TEMOIGNAGE : Joséphine Dard : « Je vis encore dans la peur »
Après 27 ans de silence, Joséphine Dard, fille cadette du créateur de San-Antonio, accepte de raconter le rapt dont elle a été victime à l’âge de 13 ans. Elle s’est livrée au « Matin »
Renaud Malik -Le Matin ch
« Je sais que ça ne passera jamais. » Voilà vingt-sept ans que Joséphine Dard vit hantée par le souvenir du rapt dont elle a été victime alors qu’elle était encore enfant. De ce drame qui s’est joué en mars 1983 dans la banlieue chic de Genève, elle n’avait jamais parlé jusqu’à aujourd’hui. Pas même avec son père, Frédéric Dard, auteur de la série « San-Antonio », décédé il y a tout juste dix ans. C’est sa mère qui, finalement, l’a encouragée à se livrer. « Je voulais écrire un livre sur papa, mais j’hésitais à parler de l’enlèvement, raconte-t-elle. Et puis, un jour, je suis allée déjeuner avec ma mère pour discuter du livre et elle est arrivée avec des coupures de presse de l’époque en me disant que je ne pouvais plus rester dans le silence.
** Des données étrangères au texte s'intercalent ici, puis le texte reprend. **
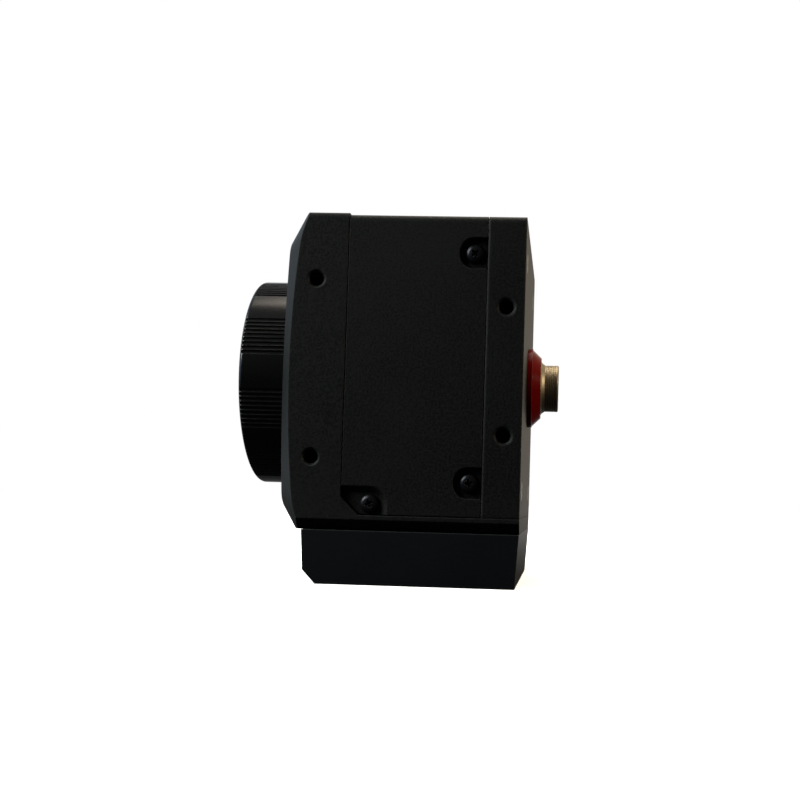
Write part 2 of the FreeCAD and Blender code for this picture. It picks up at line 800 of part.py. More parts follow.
def foot_screw_spots():
    """Returns the four places of the foot's screws."""
    return [(f"{side} * foot_screw_spread / 2", f"{way} * foot_screw_pitch / 2")
            for side in (-1, 1) for way in (-1, 1)]


def make_foot_screws():
    """Socket screws that hold the foot to the floor."""
    piece = Piece("foot_screw", ("0", "0", "foot_sink_depth"))
    tip = "foot_height + floor_thickness + floor_boss_height - foot_sink_depth - fit_gap"
    outline = piece.on("XZ")
    outline.polygon(("0", "-foot_screw_head_height"),
                    ("foot_screw_head_radius", "-foot_screw_head_height"),
                    ("foot_screw_head_radius", "0"), ("foot_screw_radius", "0"),
                    ("foot_screw_radius", tip), ("0", tip))
    outline.turn()
    piece.on("XY", "-foot_screw_head_height").hexagon("foot_screw_head_radius").cut("foot_screw_radius")
    group("foot_screws", piece, [(x, y, "0") for x, y in foot_screw_spots()])


def make_cover_screws():
    """Pan-head screws, three a side."""
    piece = Piece("cover_screw", ("pocket_floor", "front_y", "0"))
    outline = piece.on("XY")
    outline.polygon(("-screw_length", "0"), ("screw_head_height", "0"),
                    ("screw_head_height", "screw_head_radius * 0.7"),
                    ("screw_head_height * 0.6", "screw_head_radius"), ("0", "screw_head_radius"),
                    ("0", "screw_radius"), ("-screw_length", "screw_radius"))
    outline.turn("H_Axis")
    spots = [("0", depth, height) for depth, height in cover_screw_spots()]
    group("cover_screws", piece, spots, both_sides=True)


def make_lens_mount():
    """The threaded ring that a lens screws into, and its four countersunk screws."""
    ring = turned("lens_mount_ring",
                  [("mount_thread_radius", "mount_face + edge_round / 2"),
                   ("mount_thread_radius + edge_round / 2", "mount_face"),
                   ("mount_boss_radius", "mount_face"),
                   ("mount_boss_radius", "0"), ("mount_flange_radius", "0"),
                   ("mount_flange_radius", "mount_flange_thickness"),
                   ("mount_thread_radius", "mount_flange_thickness")])
    holes = ring.on("XZ")
    for x, _, z in four_corners("mount_screw_x", "mount_screw_x"):
        holes.circle("stud_hole_radius", x, z)
    holes.drill("stud_hole_radius", "mount_screw_head_radius + fit_gap", toward=1)
    ring.node()
    screw = countersunk_screw("mount_screw", "mount_screw_head_radius", "mount_screw_length")
    group("mount_screws", screw, four_corners("mount_screw_x", "mount_screw_x"))


def countersunk_screw(name, head, length, face="0", way=1):
    """Returns a countersunk screw with its head flush at a face and its shank running inwards."""
    neck = f"({face}) + {way} * (({head}) - stud_radius)"
    tip = f"({face}) + {way} * ({length})"
    return turned(name, [("0", face), (head, face), ("stud_radius", neck), ("stud_radius", tip), ("0", tip)])


def make_dust_cap():
    """The push-on cap, with nine groups of grip ribs round its skirt."""
    cap = turned("dust_cap",
                 [("0", "-cap_proud"), ("cap_radius", "-cap_proud", "cap_rim_round"),
                  ("cap_radius", "-cap_gap"), ("cap_bore", "-cap_gap"),
                  ("cap_bore", "cap_end_wall - cap_proud"), ("0", "cap_end_wall - cap_proud")])
    grooves = cap.on("XZ", "-cap_proud")
    count = round(number("cap_grooves"))
    outline = [("cap_radius - groove_depth", "-groove_floor / 2"),
               ("cap_radius - groove_depth", "groove_floor / 2"),
               ("cap_radius + groove_depth", "groove_mouth"), ("cap_radius + groove_depth", "-groove_mouth")]
    for index in range(count):
        angle = f"(group_turn + groove_pitch * ({index} - (cap_grooves - 1) / 2))"
        grooves.polygon(*[(f"({reach}) * cos({angle}) - ({side}) * sin({angle})",
                           f"({reach}) * sin({angle}) + ({side}) * cos({angle})") for reach, side in outline])
    cap.repeat(grooves.cut(), grooves.sketch, "cap_groups")
    cap.node()


def make_optics():
    """The filter, its retainer, and the sensor with its window and gasket."""
    turned("filter_glass", [("0", "filter_front"), ("filter_radius", "filter_front"),
                            ("filter_radius", "filter_back"), ("0", "filter_back")]).node()
    turned("filter_retainer", tube("filter_radius - retainer_width", "filter_radius",
                                   "mount_flange_thickness", "filter_front")).node()
    gasket = Piece("sensor_gasket")
    frame = gasket.on("XZ", "front_wall")
    frame.rectangle("package_size / 2", "-package_size / 2", "package_size / 2")
    half = "window_size / 2 + window_gap"
    frame.rectangle(half, f"-({half})", half)
    frame.add("package_front - front_wall")
    gasket.node()
    half = "window_size / 2"
    block("sensor_window", "window_size", "window_front", "package_front", f"-{half}", half)
    package = Piece("image_sensor")
    package.on("XZ", "package_front").rectangle("package_size / 2", "-package_size / 2",
                                                "package_size / 2").add("package_thickness")
    well = "die_size / 2 + die_margin"
    package.on("XZ", "package_front").rectangle(well, f"-({well})", well).cut("die_back - package_front")
    package.node()
    block("sensor_die", "die_size", "sensor_plane", "die_back", "-die_size / 2", "die_size / 2")


def make_board(name, front):
    """A circuit board with a hole for each column."""
    piece = Piece(name)
    outline = piece.on("XZ", front)
    outline.rectangle("board_width / 2", "-board_height / 2", "board_height / 2", "board_round")
    for x, _, z in four_corners("column_x", "column_z"):
        outline.circle("board_hole_radius", x, z)
    outline.add("board_thickness")
    piece.node()


def make_columns(name, start, length, radius, hole_depth):
    """Four hexagonal columns, each with a stud through the board in front of it."""
    piece = Piece(name + "_one")
    piece.on("XZ", start).hexagon(f"2 * {radius}").add(length)
    stud = piece.on("XZ", f"{start} - board_thickness - stud_reach").circle("stud_radius")
    stud.add("board_thickness + stud_reach")
    piece.on("XZ", f"{start} + ({length})").circle("stud_hole_radius").cut(hole_depth, toward=-1)
    group(name, piece, four_corners("column_x", "column_z"))


def make_cooling():
    """What carries the heat of the sensor and the processor to the housing."""
    pad_back = "(sensor_board_back + pad_thickness)"
    block("sensor_thermal_pad", "pad_size", "sensor_board_back", pad_back, "-pad_size / 2", "pad_size / 2")
    block("heat_spreader", "2 * cavity_half", pad_back, f"{pad_back} + spreader_thickness",
          "-spreader_height / 2", "spreader_height / 2")
    half = "chip_size / 2"
    block("processor_chip", "chip_size", "processor_back", "chip_back", f"-{half}", half)
    block("chip_thermal_pad", "chip_size", "chip_back", "block_front", f"-{half}", half)
    bracket = Piece("heat_block")
    top = "inner_top - axis_height"
    side = bracket.on("YZ", "-heat_block_width / 2")
    side.polygon(("block_front", "-heat_block_width / 2"),
                 ("block_front + heat_block_thickness", "-heat_block_width / 2"),
                 ("block_front + heat_block_thickness", f"{top} - heat_block_top"),
                 ("block_front + heat_block_foot", f"{top} - heat_block_top"),
                 ("block_front + heat_block_foot", top), ("block_front", top))
    side.add("heat_block_width")
    bracket.node()


def make_small_parts():
    """Chips, coils, capacitors and links on the boards."""
    chip = Piece("memory_chip")
    chip.on("XZ", "processor_back").rectangle("memory_width / 2", "-memory_height / 2",
                                              "memory_height / 2").add("memory_thickness")
    group("memory_chips", chip, four_corners("memory_x", "memory_rise / 2"))
    coil = Piece("power_coil")
    coil.on("XZ", "power_back").rectangle("coil_size / 2", "-coil_size / 2", "coil_size / 2",
                                          "edge_round").add("coil_height")
    spots = [(f"{step} * coil_pitch", "0", "-coil_drop") for step in (-1.5, -0.5, 0.5, 1.5)]
    group("power_coils", coil, spots)
    can = turned("capacitor", [("0", "power_back"), ("capacitor_radius", "power_back"),
                               ("capacitor_radius", "power_back + capacitor_height"),
                               ("0", "power_back + capacitor_height")])
    group("capacitors", can, [(f"{side} * capacitor_x", "0", "capacitor_z") for side in (-1, 1)])
    low, high = "link_z - link_height / 2", "link_z + link_height / 2"
    block("sensor_link", "link_width", "sensor_board_back", "processor_front", low, high)
    block("power_link", "link_width", "processor_back", "power_front", low, high)
    half = "connector_link_height / 2"
    block("connector_link", "connector_link_width", "power_back", "connector_board_front", f"-{half}", half)


def make_connector():
    """The round connector in the rear wall, from its red ring to the board behind it."""
    bore = "shank_radius + fit_gap"
    turned("connector_ring",
           [(bore, "body_length"), ("ring_radius", "body_length"), ("ring_radius", "body_length + ring_base"),
            ("ring_shoulder_radius", "body_length + ring_base"),
            ("ring_tip_radius", "body_length + ring_height"),
            (bore, "body_length + ring_height")]).node()
    turned("connector_shell",
           [("socket_radius", "insert_front"), ("shank_radius", "insert_front"),
            ("shank_radius", "body_length + ring_height"),
            ("shell_radius + shell_flare", "body_length + ring_height"),
            ("shell_radius", "body_length + ring_height + shell_flare_length"),
            ("shell_radius", "shell_end - shell_chamfer"), ("shell_radius - shell_chamfer", "shell_end"),
            ("socket_radius", "shell_end")]).node()
    insert = turned("connector_insert",
                    [("0", "insert_front"), ("socket_radius - fit_gap / 2", "insert_front"),
                     ("socket_radius - fit_gap / 2", "socket_floor"), ("0", "socket_floor")])
    spots = [("pin_circle", "0"), ("-pin_circle", "0"), ("0", "pin_circle"), ("0", "-pin_circle")]
    holes = insert.on("XZ", "insert_front")
    for x, z in spots:
        holes.circle("pin_radius + fit_gap / 2", x, z)
    holes.cut("insert_length")
    insert.node()
    pin = turned("connector_pin",
                 [("0", "pin_start"), ("pin_radius", "pin_start"),
                  ("pin_radius", "socket_floor + pin_proud - pin_radius / 2"),
                  ("pin_radius / 2", "socket_floor + pin_proud"), ("0", "socket_floor + pin_proud")])
    group("connector_pins", pin, [(x, "0", z) for x, z in spots])
    nut = Piece("connector_nut")
    outline = nut.on("XZ", "rear_inner - nut_thickness").hexagon("nut_flats")
    outline.circle(bore).add("nut_thickness")
    nut.node()
    turned("connector_board",
           [("0", "connector_board_front"), ("connector_board_radius", "connector_board_front"),
            ("connector_board_radius", "pin_start"), ("0", "pin_start")]).node()


def write_parts():
    """Checks every object and writes one file for each node."""
    for thing in doc.Objects:
        check(thing)
    os.makedirs("parts", exist_ok=True)
    for node in nodes:
        shape = node.Shape
        if shape.isNull() or not shape.isValid():
            raise RuntimeError(f"{node.Label} has no valid shape")
        shape.exportStep(f"parts/{node.Label}.step")
        print(f"{node.Label}: {len(shape.Solids)} solid(s), {shape.Volume:.1f} mm3")


fill_sheet()
make_front_housing()
make_cover()
make_rear_housing()
make_foot()
make_foot_screws()
make_cover_screws()
make_lens_mount()
make_dust_cap()
make_optics()
make_board("sensor_board", "package_back")
make_columns("front_standoffs", "sensor_board_back", "front_column", "column_radius", "stud_reach + 1")
make_board("processor_board", "processor_front")
make_columns("middle_standoffs", "processor_back", "middle_column", "column_radius", "stud_reach + 1")
make_board("power_board", "power_front")
make_columns("tie_pillars", "power_back", "rear_inner - power_back", "pillar_radius", "rear_screw_length")
make_cooling()
make_small_parts()
make_connector()
rear_screw = countersunk_screw("rear_screw", "rear_screw_head_radius", "rear_screw_length",
                               "body_length", way=-1)
group("rear_screws", rear_screw, four_corners("column_x", "column_z"))
write_parts()
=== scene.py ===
"""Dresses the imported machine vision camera: finishes, screws, threads, stage, lamps and the viewpoint."""

import logging
import math
from dataclasses import dataclass, field, replace
from enum import Enum
from typing import Any

import bmesh
import bpy
from mathutils import Matrix, Vector

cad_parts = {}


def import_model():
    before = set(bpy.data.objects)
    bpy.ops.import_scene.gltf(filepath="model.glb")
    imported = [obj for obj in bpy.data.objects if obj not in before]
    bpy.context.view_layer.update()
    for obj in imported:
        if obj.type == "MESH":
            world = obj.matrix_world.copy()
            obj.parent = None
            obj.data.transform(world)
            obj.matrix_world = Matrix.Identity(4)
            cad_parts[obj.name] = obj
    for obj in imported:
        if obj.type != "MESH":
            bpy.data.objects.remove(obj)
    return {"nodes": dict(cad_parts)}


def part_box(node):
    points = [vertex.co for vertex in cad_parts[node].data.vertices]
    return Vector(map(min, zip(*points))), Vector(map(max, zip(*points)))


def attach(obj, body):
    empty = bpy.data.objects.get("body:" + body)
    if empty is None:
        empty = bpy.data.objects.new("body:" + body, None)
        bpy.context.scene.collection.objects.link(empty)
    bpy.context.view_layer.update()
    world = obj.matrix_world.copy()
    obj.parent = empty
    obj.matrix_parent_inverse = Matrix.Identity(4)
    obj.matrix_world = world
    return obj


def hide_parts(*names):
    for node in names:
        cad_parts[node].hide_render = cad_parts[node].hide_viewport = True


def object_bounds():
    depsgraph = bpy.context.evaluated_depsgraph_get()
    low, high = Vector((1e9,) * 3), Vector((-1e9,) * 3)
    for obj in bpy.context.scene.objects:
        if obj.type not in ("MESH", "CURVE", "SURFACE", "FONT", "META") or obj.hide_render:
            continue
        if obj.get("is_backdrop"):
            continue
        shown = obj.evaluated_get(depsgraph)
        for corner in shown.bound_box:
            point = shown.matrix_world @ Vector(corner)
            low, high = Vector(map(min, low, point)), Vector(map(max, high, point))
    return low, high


LOG = logging.getLogger("camera")
MM = 0.001


class Axis(Enum):
    """The way that a turned piece points."""

    FRONT = (0.0, -1.0, 0.0)
    REAR = (0.0, 1.0, 0.0)
    RIGHT = (1.0, 0.0, 0.0)
    LEFT = (-1.0, 0.0, 0.0)
    DOWN = (0.0, 0.0, -1.0)


def linear(hex_colour: str) -> tuple[float, float, float, float]:
    """Turns an sRGB hex colour to the linear values that shaders take.

    Args:
        hex_colour: Six hex digits after a hash.

    Returns:
        Red, green, blue and an alpha of one.
    """
    parts = [int(hex_colour[i:i + 2], 16) / 255 for i in (1, 3, 5)]
    r, g, b = [p / 12.92 if p <= 0.04045 else ((p + 0.055) / 1.055) ** 2.4 for p in parts]
    return r, g, b, 1.0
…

Que cet enlèvement faisait partie de moi. » Elle y a donc consacré un paragraphe de son livre paru fin mai, « Frédéric Dard, mon père » (Michel Lafon).
Mars 1983. Joséphine Dard n’a que 13 ans lorsqu’elle voit débarquer dans la maison de Vanduvres (GE) des journalistes de la TSR venus réaliser un reportage sur son père. Avec eux, B. d. C, un cameraman indépendant genevois. Père de famille, l’homme est aussi malfrat à ses heures. « A l’époque, il avait établi une liste d’enfants potentiellement kidnappables à Genève, où figurait même le fils de Sophia Loren. Lorsqu’il m’a vue dans la maison de mon père, il a su que je serais sa victime. » Le 23 mars au soir, alors qu’elle dort au premier étage, l’homme s’introduit dans sa chambre par la fenêtre au moyen d’une échelle oubliée par le jardinier. Il réveille Joséphine, lui ordonne de s’habiller, la fait sortir par la fenêtre avant de la conduire jusqu’à un appartement d’Annemasse qu’il a loué. « Je me souviens bien du chloroforme qu’il a essayé de mettre sur ma figure et des piqûres qu’il a voulu me faire, en racontant qu’il était médecin. Il m’a esquinté les bras et les chevilles. » Les traces de sang qui maculent les murs et les draps laissent craindre le pire aux parents, lorsqu’ils découvrent sa disparition le lendemain.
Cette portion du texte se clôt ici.